### [YOUR INSTRUCTIONS]
Keep only the lines of the data below that contain "from", and copy them.
++++
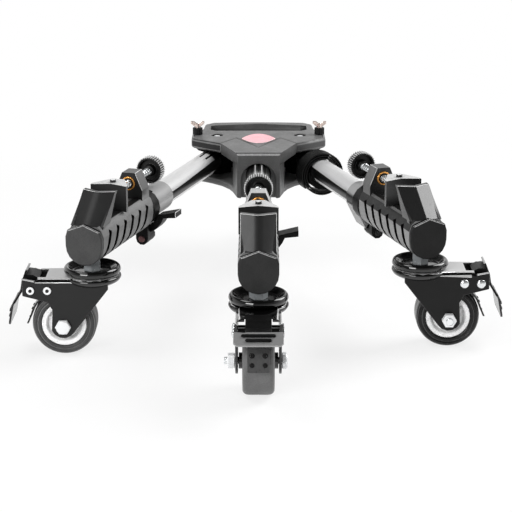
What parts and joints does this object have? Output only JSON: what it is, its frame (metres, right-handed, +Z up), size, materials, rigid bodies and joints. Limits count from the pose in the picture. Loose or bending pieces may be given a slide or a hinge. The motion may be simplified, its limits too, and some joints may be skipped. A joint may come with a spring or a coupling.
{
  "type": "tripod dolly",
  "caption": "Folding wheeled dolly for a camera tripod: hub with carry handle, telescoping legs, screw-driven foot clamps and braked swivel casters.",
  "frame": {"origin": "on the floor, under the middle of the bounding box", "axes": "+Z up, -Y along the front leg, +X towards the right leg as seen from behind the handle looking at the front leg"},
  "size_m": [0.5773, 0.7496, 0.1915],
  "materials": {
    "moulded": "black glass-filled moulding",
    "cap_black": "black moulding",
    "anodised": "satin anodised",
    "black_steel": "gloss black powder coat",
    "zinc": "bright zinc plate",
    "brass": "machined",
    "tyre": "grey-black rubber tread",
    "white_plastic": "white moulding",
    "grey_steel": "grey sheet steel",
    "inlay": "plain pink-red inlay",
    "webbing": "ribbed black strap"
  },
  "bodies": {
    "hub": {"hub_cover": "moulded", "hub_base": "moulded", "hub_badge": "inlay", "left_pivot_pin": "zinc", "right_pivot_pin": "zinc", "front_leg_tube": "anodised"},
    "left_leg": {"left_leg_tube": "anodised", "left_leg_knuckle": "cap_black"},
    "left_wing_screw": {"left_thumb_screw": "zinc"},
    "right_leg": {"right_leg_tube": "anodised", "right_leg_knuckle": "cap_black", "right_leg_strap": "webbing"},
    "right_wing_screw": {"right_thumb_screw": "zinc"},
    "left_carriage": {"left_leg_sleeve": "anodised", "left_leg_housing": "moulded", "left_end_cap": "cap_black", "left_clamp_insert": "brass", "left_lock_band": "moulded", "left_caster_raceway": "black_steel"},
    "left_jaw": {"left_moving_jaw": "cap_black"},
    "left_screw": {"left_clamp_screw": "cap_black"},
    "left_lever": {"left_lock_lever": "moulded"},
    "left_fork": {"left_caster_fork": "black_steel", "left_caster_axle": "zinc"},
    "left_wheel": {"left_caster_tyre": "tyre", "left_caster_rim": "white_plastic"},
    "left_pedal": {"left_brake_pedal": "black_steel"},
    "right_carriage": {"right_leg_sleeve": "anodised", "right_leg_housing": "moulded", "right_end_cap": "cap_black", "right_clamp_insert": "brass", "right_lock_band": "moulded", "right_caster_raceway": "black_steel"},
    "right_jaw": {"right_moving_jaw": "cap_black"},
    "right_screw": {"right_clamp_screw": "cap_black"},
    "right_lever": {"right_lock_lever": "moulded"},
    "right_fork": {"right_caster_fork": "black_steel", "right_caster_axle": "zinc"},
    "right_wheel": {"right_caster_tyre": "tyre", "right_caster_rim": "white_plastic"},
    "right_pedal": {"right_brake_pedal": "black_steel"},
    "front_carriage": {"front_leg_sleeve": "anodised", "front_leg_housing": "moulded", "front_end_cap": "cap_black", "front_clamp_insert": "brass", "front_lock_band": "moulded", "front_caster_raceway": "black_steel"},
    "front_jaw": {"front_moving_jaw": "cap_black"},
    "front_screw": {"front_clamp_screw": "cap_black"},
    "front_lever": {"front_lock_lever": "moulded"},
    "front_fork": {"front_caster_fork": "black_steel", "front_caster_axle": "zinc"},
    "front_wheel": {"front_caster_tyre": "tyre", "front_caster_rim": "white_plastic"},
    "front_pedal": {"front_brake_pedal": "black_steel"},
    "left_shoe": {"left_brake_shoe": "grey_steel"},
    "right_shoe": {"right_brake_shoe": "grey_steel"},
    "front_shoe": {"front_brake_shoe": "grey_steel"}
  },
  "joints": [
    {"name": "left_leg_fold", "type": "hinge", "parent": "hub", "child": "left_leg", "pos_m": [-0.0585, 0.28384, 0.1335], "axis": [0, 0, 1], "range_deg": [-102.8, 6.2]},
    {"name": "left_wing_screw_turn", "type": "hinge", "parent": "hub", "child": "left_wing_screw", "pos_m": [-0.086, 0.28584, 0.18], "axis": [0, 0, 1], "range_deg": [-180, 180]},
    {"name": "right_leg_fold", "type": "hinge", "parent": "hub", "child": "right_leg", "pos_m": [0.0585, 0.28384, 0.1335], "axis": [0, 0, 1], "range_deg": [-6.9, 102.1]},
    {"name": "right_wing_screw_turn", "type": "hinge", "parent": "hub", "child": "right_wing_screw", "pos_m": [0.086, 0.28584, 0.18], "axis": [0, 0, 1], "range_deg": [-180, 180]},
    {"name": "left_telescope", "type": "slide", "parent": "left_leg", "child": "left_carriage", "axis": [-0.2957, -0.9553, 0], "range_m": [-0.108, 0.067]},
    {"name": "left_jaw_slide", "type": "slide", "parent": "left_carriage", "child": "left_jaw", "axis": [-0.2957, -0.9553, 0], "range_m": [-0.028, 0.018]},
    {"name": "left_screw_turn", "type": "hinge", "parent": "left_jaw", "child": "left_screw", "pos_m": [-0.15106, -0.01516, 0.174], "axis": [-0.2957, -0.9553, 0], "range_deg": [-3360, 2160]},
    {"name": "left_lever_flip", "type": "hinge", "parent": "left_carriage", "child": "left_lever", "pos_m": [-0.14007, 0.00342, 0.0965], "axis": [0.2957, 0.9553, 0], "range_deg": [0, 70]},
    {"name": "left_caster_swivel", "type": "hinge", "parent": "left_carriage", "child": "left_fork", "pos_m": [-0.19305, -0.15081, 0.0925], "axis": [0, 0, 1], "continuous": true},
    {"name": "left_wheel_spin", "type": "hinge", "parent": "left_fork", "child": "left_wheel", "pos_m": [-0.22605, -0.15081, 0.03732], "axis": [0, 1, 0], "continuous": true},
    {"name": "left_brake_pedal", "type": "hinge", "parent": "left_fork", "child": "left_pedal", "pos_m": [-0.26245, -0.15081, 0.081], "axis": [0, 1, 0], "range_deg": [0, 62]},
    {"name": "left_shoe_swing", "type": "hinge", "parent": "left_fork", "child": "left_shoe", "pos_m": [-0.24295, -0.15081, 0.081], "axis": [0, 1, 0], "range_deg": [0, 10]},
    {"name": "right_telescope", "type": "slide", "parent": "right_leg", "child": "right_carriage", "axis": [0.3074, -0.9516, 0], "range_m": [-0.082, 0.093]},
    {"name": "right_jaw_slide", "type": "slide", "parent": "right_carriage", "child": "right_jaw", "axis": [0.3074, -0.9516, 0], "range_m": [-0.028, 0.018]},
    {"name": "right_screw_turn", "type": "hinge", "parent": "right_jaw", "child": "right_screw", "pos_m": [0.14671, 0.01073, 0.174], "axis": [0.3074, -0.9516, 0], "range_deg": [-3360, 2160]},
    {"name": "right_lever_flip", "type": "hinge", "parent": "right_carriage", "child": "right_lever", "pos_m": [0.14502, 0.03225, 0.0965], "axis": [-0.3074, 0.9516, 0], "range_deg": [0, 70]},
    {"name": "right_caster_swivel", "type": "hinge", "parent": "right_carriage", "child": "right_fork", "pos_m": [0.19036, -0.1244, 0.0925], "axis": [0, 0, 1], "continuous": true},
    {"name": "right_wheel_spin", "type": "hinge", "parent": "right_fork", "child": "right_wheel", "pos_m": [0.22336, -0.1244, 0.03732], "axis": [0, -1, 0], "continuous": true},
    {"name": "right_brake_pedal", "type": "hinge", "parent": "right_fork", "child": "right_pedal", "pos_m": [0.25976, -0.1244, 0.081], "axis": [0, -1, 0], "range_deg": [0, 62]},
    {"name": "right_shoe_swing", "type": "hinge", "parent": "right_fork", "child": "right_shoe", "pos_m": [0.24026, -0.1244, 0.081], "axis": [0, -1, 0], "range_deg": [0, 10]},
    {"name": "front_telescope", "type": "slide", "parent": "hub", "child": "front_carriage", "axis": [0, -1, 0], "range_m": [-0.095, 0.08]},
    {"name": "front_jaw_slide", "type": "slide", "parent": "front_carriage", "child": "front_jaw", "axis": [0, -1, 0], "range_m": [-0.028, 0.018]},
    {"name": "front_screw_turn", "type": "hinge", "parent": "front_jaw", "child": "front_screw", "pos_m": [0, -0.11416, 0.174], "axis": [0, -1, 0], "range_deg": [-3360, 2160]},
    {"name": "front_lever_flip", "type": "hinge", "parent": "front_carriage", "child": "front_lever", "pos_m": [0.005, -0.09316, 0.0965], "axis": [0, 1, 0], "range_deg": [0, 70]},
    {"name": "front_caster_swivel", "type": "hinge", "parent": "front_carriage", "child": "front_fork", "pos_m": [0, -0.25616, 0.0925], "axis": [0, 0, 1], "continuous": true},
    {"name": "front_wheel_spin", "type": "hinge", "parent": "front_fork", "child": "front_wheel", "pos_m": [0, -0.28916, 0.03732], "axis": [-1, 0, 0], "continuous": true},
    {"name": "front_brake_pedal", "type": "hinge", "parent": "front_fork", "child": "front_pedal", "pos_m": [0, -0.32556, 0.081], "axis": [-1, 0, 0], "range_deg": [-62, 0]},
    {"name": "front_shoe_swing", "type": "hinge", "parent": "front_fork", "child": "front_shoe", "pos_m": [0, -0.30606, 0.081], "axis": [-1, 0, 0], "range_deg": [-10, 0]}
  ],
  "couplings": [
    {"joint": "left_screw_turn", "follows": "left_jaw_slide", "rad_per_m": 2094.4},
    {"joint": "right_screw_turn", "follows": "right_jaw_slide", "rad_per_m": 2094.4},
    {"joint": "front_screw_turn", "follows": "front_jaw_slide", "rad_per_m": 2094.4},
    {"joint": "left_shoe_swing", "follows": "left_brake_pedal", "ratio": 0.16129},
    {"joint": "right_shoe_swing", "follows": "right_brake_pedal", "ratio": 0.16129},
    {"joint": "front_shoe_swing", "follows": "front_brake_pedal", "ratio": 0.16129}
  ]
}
++++
### [TASK ANSWER]
What parts and joints does this object have? Output only JSON: what it is, its frame (metres, right-handed, +Z up), size, materials, rigid bodies and joints. Limits count from the pose in the picture. Loose or bending pieces may be given a slide or a hinge. The motion may be simplified, its limits too, and some joints may be skipped. A joint may come with a spring or a coupling.
  "frame": {"origin": "on the floor, under the middle of the bounding box", "axes": "+Z up, -Y along the front leg, +X towards the right leg as seen from behind the handle looking at the front leg"},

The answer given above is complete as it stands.